## YOUR OBJECTIVE
Set out every line bearing the string "finishes".

## AVAILABLE DATA
-- Start --

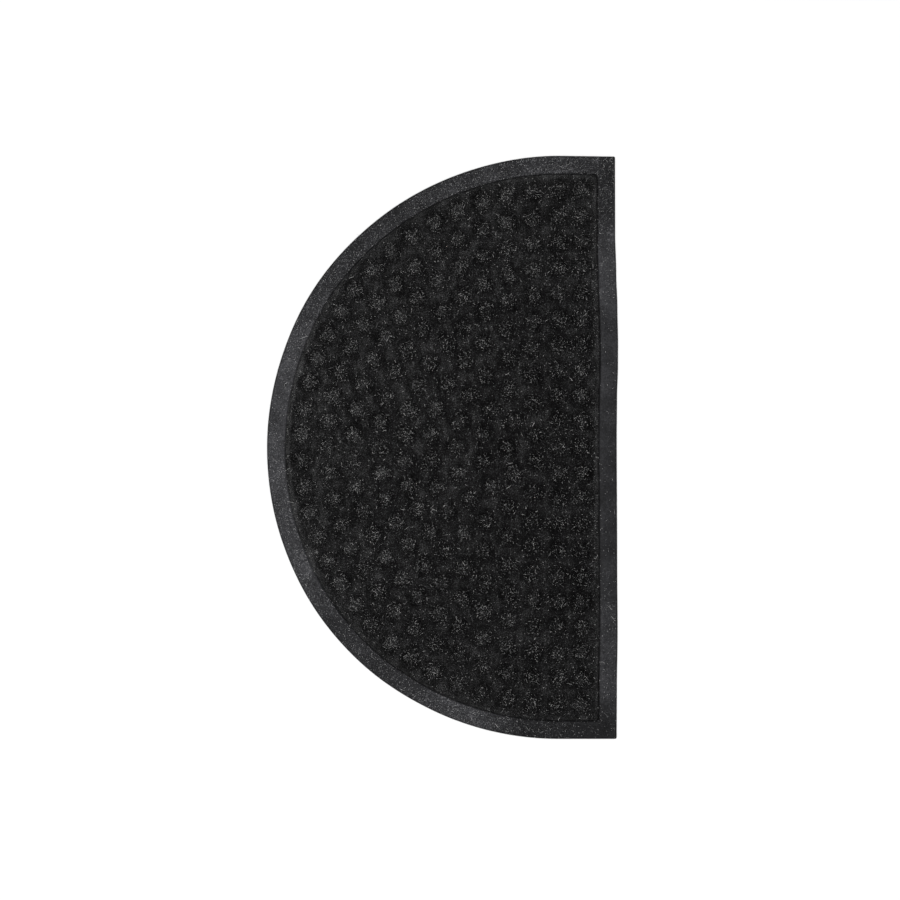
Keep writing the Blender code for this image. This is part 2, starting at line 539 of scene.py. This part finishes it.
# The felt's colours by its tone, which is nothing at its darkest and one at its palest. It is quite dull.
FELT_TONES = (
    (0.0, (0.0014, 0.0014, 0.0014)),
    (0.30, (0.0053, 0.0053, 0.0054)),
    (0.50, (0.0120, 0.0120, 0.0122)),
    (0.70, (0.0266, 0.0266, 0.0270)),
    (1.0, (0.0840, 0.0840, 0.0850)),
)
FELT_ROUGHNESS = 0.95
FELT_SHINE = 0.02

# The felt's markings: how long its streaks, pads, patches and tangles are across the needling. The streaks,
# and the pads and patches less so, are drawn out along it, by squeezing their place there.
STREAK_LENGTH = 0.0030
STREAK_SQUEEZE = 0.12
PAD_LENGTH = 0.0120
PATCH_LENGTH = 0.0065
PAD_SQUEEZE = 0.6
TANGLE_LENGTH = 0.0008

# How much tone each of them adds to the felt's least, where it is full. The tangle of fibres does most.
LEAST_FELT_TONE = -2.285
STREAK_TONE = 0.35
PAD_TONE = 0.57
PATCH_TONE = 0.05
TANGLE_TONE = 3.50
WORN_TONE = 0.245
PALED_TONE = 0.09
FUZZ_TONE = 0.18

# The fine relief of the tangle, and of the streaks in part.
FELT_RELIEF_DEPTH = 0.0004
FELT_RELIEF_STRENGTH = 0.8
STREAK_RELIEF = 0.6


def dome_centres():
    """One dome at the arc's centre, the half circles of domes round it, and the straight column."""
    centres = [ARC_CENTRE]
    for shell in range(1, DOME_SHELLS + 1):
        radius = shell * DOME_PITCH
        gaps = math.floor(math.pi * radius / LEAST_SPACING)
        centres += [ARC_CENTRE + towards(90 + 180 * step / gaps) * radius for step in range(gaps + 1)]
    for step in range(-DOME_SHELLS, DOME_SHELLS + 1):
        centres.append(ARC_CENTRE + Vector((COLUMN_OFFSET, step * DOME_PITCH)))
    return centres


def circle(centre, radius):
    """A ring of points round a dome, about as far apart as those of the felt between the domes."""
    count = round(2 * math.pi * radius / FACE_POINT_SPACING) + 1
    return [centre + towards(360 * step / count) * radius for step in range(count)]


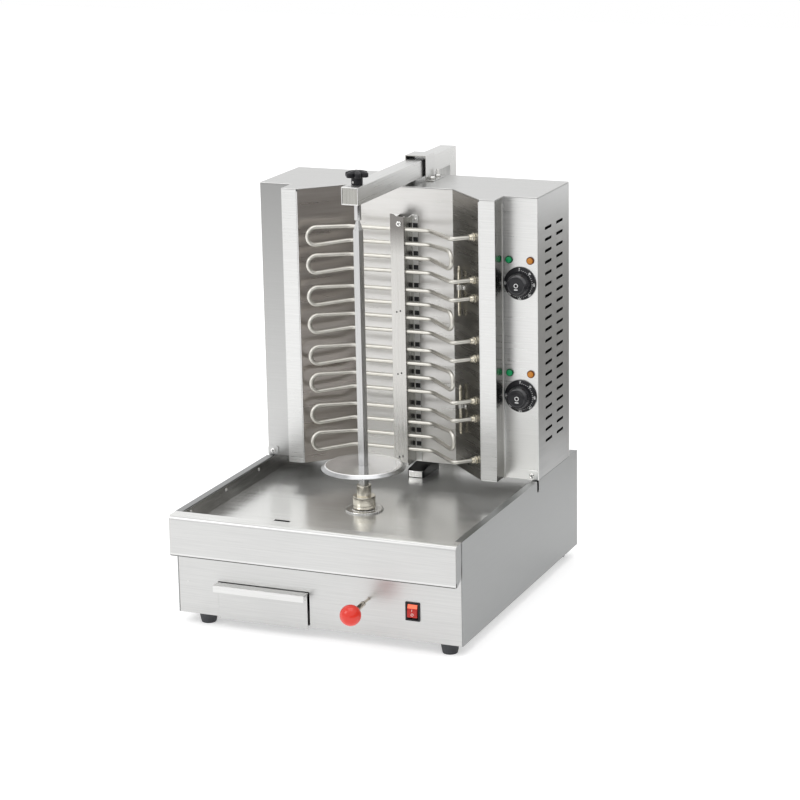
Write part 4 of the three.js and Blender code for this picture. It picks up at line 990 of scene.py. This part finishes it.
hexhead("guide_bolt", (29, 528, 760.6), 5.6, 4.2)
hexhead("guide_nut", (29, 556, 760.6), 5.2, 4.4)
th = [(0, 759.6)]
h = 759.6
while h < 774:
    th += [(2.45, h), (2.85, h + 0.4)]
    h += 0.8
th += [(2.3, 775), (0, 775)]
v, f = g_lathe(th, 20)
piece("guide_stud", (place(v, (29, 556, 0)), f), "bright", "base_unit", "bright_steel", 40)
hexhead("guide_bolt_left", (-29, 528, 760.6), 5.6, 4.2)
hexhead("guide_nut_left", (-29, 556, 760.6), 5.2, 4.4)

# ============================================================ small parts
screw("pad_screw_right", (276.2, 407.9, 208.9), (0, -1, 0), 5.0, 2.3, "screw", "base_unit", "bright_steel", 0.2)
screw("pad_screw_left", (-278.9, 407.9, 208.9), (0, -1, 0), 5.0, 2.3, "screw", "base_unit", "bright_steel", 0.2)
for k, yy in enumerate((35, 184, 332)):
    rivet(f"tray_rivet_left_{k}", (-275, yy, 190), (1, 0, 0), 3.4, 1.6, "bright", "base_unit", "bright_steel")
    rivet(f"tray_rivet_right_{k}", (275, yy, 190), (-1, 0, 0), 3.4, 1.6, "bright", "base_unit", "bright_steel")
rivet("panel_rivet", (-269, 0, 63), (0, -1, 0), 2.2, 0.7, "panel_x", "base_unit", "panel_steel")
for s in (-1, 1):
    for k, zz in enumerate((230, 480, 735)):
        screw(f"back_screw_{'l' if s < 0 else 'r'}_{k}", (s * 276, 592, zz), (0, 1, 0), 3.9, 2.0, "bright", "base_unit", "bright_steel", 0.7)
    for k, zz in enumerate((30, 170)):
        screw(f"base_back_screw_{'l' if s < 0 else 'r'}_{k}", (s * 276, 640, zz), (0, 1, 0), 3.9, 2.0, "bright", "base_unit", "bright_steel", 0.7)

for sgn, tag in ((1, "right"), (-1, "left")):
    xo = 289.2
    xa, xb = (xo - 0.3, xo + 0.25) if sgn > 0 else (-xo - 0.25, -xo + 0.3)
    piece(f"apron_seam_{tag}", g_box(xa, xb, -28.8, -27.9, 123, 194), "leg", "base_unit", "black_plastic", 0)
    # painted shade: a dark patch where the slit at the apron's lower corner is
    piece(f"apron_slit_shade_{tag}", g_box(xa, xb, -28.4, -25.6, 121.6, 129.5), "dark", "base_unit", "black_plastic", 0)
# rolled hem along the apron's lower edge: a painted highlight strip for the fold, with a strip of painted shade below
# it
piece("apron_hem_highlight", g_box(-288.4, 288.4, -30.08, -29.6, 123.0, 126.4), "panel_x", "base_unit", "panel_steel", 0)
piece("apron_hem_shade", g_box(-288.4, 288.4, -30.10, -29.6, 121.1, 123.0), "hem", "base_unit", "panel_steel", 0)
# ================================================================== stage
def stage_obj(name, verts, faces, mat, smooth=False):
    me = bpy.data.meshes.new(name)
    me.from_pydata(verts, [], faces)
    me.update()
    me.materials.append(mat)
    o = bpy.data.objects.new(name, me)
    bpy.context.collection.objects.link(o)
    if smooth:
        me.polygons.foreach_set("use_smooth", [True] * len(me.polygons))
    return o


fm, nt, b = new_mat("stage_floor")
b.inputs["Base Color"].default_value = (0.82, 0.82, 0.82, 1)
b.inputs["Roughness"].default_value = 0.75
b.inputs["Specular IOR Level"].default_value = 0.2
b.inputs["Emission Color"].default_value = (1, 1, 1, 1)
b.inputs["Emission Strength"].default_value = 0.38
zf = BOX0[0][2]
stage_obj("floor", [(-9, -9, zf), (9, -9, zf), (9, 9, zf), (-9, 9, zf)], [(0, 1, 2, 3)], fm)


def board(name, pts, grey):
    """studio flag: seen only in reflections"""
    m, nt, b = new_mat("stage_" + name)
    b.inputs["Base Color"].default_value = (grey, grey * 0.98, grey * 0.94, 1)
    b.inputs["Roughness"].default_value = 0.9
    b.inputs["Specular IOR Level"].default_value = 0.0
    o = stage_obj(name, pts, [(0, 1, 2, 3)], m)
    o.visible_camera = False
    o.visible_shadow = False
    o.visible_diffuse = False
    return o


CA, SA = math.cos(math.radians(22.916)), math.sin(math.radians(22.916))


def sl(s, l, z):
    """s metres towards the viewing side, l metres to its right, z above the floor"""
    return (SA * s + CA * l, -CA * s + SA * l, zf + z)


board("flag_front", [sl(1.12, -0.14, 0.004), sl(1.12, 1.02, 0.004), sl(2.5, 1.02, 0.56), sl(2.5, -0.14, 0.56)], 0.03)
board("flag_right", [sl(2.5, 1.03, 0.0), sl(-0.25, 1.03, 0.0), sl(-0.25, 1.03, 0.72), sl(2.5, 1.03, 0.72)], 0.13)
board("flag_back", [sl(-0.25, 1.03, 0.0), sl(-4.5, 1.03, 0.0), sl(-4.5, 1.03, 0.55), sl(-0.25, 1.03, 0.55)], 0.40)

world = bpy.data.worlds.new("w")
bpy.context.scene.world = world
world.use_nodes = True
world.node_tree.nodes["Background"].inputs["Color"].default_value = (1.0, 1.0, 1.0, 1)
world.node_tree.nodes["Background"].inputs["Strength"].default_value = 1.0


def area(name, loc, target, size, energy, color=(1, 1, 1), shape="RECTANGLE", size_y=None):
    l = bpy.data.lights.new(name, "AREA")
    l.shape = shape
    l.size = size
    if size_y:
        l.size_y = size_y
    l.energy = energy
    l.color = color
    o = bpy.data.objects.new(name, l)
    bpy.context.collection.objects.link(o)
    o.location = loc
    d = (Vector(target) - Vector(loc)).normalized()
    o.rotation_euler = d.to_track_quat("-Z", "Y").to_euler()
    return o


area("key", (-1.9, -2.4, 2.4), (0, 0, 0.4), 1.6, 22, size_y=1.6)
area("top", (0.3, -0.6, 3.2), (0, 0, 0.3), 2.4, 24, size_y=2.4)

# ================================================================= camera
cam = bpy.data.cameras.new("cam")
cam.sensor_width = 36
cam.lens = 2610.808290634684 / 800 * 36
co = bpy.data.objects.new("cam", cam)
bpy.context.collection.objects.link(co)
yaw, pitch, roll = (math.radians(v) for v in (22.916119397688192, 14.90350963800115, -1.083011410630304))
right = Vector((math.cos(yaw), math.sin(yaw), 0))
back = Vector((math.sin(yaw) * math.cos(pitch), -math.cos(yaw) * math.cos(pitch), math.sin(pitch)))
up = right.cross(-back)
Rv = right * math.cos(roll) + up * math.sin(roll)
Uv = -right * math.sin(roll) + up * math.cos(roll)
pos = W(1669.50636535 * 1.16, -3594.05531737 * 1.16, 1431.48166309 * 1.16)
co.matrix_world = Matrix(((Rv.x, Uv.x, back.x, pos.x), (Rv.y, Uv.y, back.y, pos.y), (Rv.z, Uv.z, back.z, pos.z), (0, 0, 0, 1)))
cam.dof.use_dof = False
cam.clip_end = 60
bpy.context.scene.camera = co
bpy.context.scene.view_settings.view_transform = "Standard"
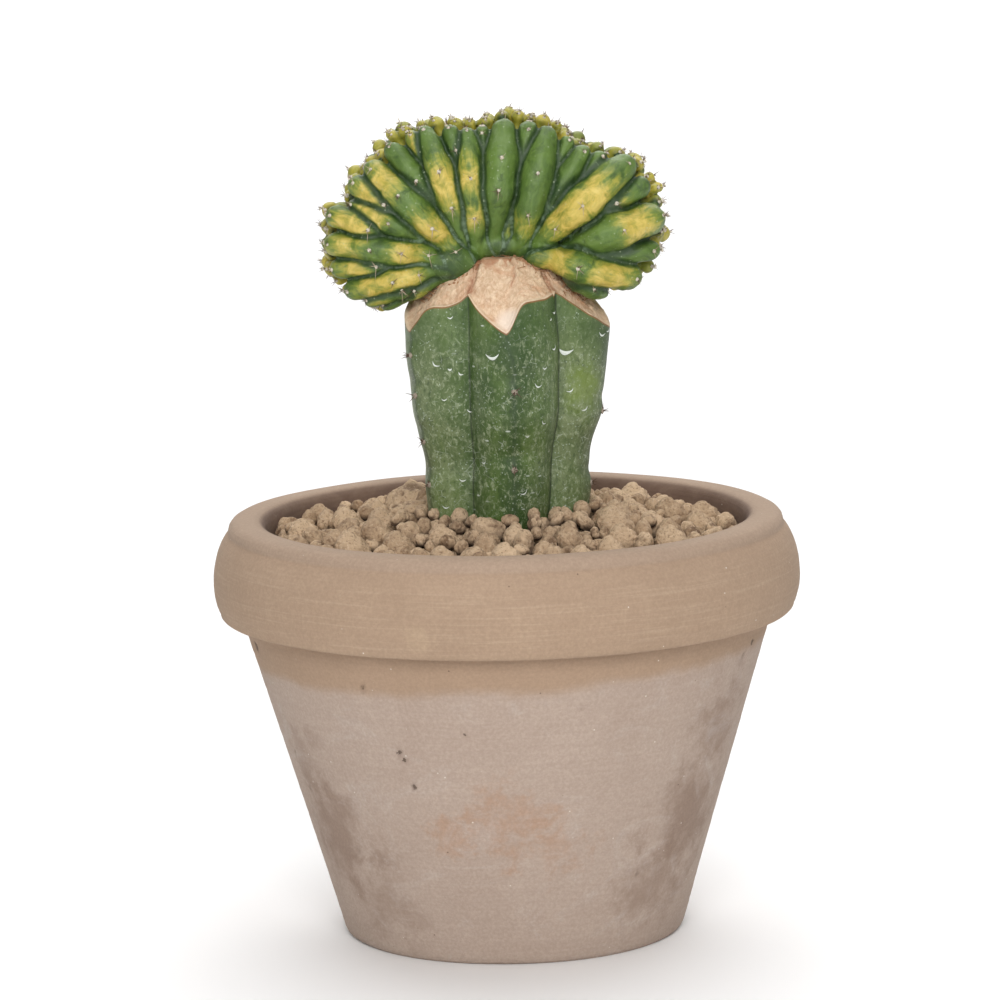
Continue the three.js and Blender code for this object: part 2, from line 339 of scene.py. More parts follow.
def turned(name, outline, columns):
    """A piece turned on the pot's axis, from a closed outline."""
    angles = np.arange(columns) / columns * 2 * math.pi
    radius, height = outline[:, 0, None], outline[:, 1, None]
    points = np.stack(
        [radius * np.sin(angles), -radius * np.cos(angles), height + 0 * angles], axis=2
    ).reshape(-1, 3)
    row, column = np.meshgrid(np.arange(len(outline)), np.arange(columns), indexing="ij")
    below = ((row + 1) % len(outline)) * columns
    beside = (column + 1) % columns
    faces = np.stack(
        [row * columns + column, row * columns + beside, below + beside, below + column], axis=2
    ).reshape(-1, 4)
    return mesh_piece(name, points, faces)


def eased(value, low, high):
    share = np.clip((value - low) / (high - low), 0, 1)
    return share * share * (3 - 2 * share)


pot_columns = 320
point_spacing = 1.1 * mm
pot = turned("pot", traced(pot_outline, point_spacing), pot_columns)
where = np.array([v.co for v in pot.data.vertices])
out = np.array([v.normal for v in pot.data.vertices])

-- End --

## SOLUTION TO THE EXERCISE
Keep writing the Blender code for this image. This is part 2, starting at line 539 of scene.py. This part finishes it.
Write part 4 of the three.js and Blender code for this picture. It picks up at line 990 of scene.py. This part finishes it.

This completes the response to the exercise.